→ **Short problem**: Return, word for word, the lines from the line holding "for side, name" through the line holding "zip(*points))), Vector(map(max, zip(*points)))". Include both end lines and no others.

## Start Available data

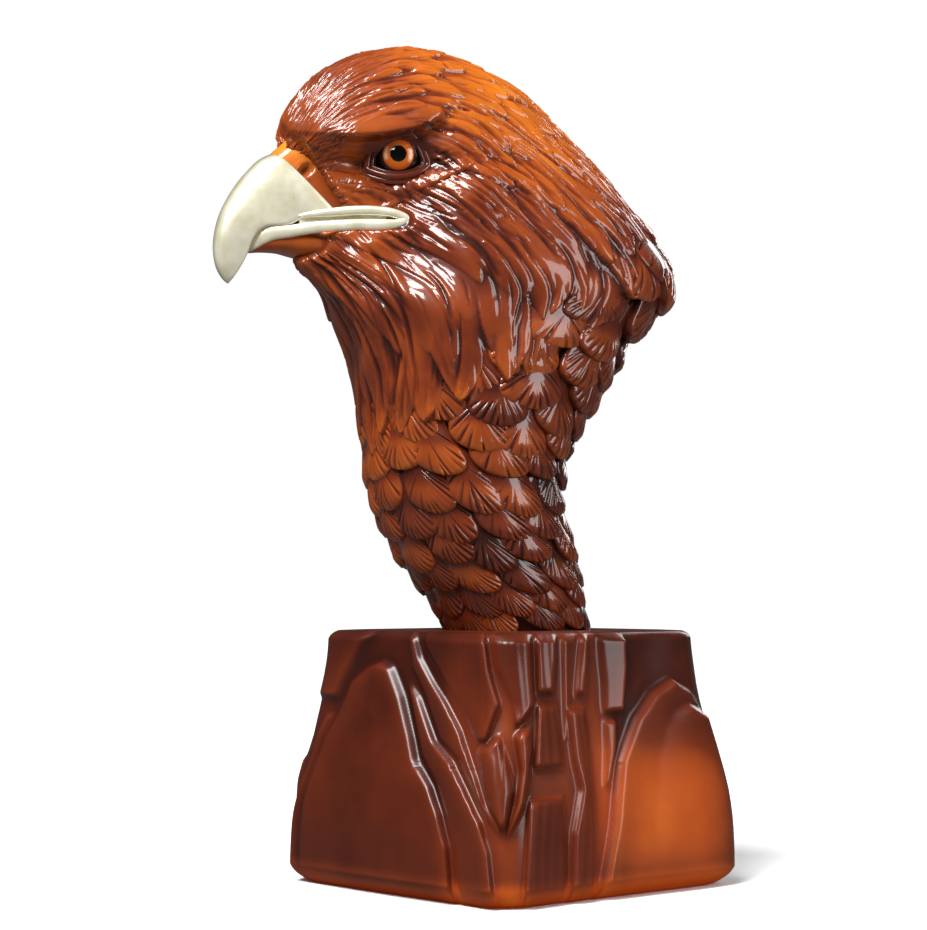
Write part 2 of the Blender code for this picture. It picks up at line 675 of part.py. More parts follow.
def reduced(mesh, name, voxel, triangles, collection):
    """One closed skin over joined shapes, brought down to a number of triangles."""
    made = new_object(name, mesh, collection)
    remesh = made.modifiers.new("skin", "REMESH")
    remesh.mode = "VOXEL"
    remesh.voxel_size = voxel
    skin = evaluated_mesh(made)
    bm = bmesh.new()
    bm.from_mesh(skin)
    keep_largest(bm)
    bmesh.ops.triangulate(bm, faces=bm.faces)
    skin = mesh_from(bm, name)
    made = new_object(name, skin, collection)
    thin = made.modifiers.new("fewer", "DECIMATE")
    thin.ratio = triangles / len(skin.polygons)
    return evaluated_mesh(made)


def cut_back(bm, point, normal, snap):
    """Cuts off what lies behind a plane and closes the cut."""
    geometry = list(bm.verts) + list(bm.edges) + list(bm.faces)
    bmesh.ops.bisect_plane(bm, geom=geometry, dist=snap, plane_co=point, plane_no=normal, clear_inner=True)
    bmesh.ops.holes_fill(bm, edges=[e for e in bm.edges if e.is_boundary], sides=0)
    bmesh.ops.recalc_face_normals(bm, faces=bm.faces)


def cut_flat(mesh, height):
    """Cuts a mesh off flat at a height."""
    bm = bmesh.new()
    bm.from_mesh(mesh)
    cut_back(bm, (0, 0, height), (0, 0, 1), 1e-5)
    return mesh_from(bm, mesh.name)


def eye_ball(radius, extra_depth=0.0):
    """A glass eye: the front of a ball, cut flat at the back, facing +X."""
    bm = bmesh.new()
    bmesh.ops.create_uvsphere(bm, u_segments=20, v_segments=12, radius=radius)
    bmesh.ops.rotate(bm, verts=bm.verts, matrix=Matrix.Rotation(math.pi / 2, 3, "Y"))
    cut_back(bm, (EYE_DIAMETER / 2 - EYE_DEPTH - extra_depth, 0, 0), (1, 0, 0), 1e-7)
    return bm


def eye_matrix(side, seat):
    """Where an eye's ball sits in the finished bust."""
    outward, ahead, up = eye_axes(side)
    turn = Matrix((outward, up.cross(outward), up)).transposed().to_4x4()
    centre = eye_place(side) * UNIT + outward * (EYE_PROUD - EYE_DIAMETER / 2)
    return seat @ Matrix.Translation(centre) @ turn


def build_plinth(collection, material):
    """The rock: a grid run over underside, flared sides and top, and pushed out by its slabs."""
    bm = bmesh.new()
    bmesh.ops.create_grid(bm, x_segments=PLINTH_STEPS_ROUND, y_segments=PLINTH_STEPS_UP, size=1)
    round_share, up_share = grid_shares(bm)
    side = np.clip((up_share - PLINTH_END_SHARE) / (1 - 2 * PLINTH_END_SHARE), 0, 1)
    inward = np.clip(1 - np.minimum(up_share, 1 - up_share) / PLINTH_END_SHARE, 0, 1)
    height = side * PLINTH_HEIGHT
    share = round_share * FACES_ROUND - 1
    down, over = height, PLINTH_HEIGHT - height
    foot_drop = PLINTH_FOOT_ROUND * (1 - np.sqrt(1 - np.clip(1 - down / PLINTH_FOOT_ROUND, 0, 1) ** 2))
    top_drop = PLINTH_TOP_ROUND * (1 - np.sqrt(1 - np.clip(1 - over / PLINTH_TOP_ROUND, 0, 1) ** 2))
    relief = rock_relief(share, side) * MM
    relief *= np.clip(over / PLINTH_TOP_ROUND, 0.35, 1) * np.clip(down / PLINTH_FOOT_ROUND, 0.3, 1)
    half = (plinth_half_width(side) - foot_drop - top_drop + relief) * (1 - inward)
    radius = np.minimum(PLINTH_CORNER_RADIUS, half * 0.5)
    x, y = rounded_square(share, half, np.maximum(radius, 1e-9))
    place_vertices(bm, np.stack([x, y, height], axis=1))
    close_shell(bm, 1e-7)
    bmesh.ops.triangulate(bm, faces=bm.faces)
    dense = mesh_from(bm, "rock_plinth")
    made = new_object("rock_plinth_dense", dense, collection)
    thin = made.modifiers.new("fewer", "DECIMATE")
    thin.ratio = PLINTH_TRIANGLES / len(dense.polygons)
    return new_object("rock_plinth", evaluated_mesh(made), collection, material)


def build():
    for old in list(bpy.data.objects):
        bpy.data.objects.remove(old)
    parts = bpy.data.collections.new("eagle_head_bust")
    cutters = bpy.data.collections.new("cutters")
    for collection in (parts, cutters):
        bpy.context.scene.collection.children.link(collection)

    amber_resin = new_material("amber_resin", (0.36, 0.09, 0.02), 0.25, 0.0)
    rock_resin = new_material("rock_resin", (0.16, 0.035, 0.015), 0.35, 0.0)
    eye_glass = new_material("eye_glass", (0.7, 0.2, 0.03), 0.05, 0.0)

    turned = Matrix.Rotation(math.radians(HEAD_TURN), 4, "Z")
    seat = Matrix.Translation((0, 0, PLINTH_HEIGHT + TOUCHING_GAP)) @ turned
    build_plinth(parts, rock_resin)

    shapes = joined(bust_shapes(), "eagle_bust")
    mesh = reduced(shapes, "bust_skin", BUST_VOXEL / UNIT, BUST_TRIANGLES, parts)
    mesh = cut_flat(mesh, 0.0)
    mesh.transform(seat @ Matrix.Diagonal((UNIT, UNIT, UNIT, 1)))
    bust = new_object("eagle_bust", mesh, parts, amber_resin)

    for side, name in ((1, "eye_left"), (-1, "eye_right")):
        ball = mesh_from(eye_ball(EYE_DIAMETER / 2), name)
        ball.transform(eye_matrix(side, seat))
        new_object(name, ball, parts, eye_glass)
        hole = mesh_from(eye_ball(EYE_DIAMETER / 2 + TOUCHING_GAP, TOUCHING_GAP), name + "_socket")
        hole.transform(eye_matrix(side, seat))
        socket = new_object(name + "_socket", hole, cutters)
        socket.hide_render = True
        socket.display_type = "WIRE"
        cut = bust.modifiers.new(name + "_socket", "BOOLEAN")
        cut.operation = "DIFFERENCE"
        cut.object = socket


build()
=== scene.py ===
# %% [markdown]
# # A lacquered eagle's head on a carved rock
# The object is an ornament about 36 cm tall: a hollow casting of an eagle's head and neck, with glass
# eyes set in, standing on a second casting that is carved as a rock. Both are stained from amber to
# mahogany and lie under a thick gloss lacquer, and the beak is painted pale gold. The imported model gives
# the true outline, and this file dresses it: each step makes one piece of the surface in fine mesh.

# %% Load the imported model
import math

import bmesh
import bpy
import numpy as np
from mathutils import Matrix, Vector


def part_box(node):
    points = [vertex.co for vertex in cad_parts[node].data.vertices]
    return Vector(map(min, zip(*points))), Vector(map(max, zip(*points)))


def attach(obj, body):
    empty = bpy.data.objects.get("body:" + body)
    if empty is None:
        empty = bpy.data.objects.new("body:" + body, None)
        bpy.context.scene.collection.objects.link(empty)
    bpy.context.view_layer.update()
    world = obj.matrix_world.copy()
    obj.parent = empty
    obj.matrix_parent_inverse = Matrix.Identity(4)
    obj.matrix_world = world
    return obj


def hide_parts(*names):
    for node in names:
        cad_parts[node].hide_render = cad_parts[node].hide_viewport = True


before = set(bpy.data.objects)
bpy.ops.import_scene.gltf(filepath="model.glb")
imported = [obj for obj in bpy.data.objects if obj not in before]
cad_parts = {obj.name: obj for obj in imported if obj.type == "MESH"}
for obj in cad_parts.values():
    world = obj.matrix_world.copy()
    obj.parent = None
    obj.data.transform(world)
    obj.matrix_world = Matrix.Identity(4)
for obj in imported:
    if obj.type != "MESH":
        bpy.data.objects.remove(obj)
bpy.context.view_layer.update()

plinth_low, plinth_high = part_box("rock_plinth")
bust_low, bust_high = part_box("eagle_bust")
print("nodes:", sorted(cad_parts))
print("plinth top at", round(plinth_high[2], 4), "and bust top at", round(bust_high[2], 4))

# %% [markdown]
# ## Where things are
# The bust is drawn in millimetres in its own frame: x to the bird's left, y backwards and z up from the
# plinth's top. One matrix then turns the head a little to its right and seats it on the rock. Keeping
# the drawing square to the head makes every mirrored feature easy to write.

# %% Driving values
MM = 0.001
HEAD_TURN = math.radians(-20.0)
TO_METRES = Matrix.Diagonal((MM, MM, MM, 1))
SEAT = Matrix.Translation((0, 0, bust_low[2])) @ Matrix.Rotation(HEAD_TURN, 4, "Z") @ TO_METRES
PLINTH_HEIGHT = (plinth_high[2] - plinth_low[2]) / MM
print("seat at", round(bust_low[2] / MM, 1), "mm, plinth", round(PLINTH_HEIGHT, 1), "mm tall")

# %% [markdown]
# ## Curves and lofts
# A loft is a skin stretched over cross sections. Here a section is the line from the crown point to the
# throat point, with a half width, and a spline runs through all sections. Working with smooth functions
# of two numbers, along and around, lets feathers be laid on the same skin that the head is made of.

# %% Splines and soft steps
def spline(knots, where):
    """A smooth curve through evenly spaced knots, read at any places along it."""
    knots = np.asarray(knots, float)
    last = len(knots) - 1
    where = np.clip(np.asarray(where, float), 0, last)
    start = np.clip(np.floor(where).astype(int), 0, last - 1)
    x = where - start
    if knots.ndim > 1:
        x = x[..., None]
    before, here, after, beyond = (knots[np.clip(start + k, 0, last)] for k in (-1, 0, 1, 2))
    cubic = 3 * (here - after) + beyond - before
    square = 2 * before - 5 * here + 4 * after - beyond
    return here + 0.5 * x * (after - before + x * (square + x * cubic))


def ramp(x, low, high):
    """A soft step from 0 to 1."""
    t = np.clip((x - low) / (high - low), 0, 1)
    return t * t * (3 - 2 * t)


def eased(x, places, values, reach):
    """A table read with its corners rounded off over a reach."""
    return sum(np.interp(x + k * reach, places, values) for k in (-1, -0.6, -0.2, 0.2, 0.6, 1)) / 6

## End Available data

→ **Complete output**:
    for side, name in ((1, "eye_left"), (-1, "eye_right")):
        ball = mesh_from(eye_ball(EYE_DIAMETER / 2), name)
        ball.transform(eye_matrix(side, seat))
        new_object(name, ball, parts, eye_glass)
        hole = mesh_from(eye_ball(EYE_DIAMETER / 2 + TOUCHING_GAP, TOUCHING_GAP), name + "_socket")
        hole.transform(eye_matrix(side, seat))
        socket = new_object(name + "_socket", hole, cutters)
        socket.hide_render = True
        socket.display_type = "WIRE"
        cut = bust.modifiers.new(name + "_socket", "BOOLEAN")
        cut.operation = "DIFFERENCE"
        cut.object = socket


build()
=== scene.py ===
# %% [markdown]
# # A lacquered eagle's head on a carved rock
# The object is an ornament about 36 cm tall: a hollow casting of an eagle's head and neck, with glass
# eyes set in, standing on a second casting that is carved as a rock. Both are stained from amber to
# mahogany and lie under a thick gloss lacquer, and the beak is painted pale gold. The imported model gives
# the true outline, and this file dresses it: each step makes one piece of the surface in fine mesh.

# %% Load the imported model
import math

import bmesh
import bpy
import numpy as np
from mathutils import Matrix, Vector


def part_box(node):
    points = [vertex.co for vertex in cad_parts[node].data.vertices]
    return Vector(map(min, zip(*points))), Vector(map(max, zip(*points)))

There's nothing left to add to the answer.